- Directed by: Anish J. Karrinad
- Screenplay by: Anish J. Karrinad
- Produced by: Edakunnil Sunil
- Starring: Anandhu Mukundan Biju Sopanam Indrans Zulfiya Majeed
- Cinematography: R.V. Saran
- Edited by: Hashim
- Music by: Saanand George
- Production company: Best Films
- Distributed by: Highmast Cinemas
- Release date: 13 December 2019; (India)
- Running time: 2h 4min
- Language: Malayalam

= Freakens =

Freakens is a 2019 Indian Malayalam-language comedy film written and directed by Anish J. Karrinad.
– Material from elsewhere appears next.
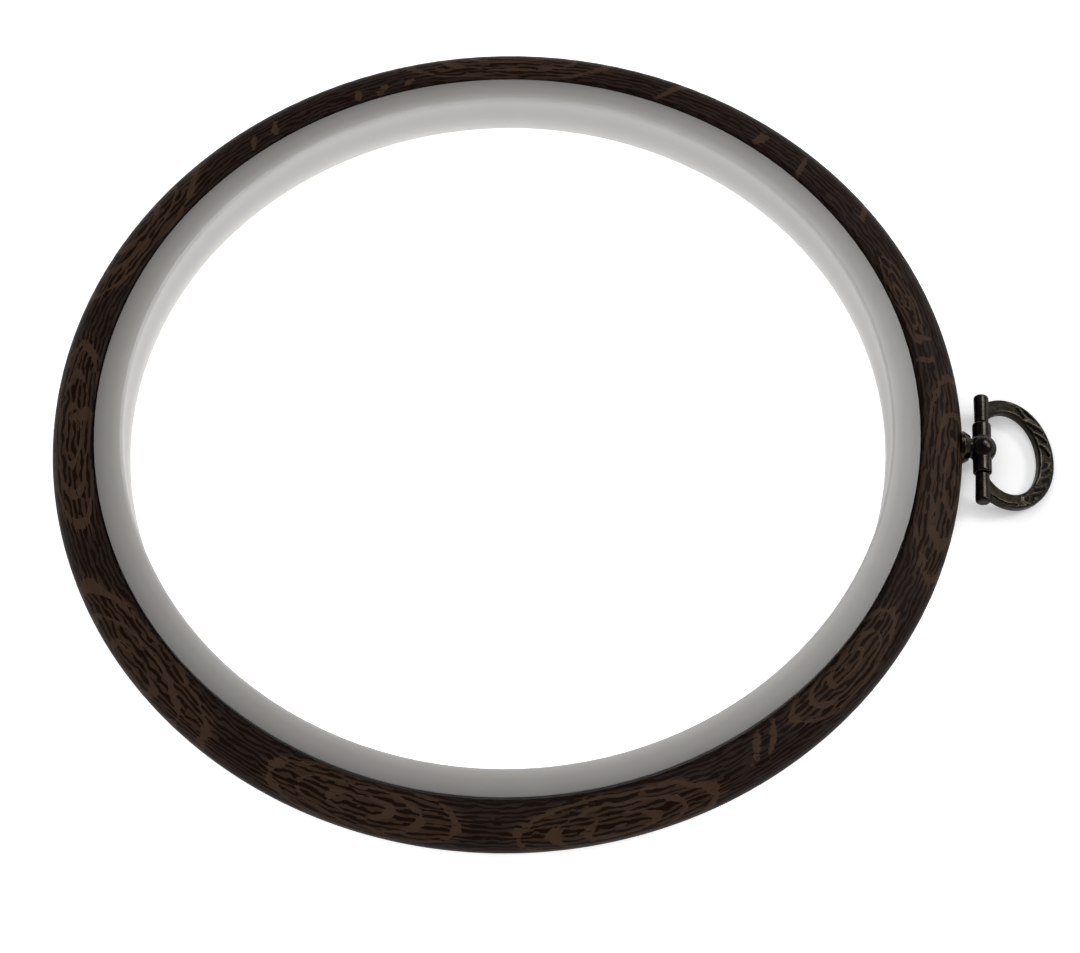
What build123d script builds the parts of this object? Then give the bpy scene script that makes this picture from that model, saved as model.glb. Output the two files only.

Film produced by Edakunnil Sunil under the banner of Best Films. The film features Anandhu Mukundan, Biju Sopanam, Indrans and Kalabhavan Navas in lead roles.

==Cast==
- Anandhu Mukundan
- Zulfiya Majeed
- Biju Sopanam
- Indrans as Dr. Abdullakoya
- Kalabhavan Niyas
- Kochu Preman
- Kulappulli Leela
- Nelson Sooranad
- Abhijith Krishna

==Music==
The film score is composed by Saanand George after Jayaram's Thinkal Muthal Velli Vare, lyrics for which are written by O. S. A. Rasheed and Anish J. Karrinad.

== Release ==
Freakens was released in India on 13 December 2019.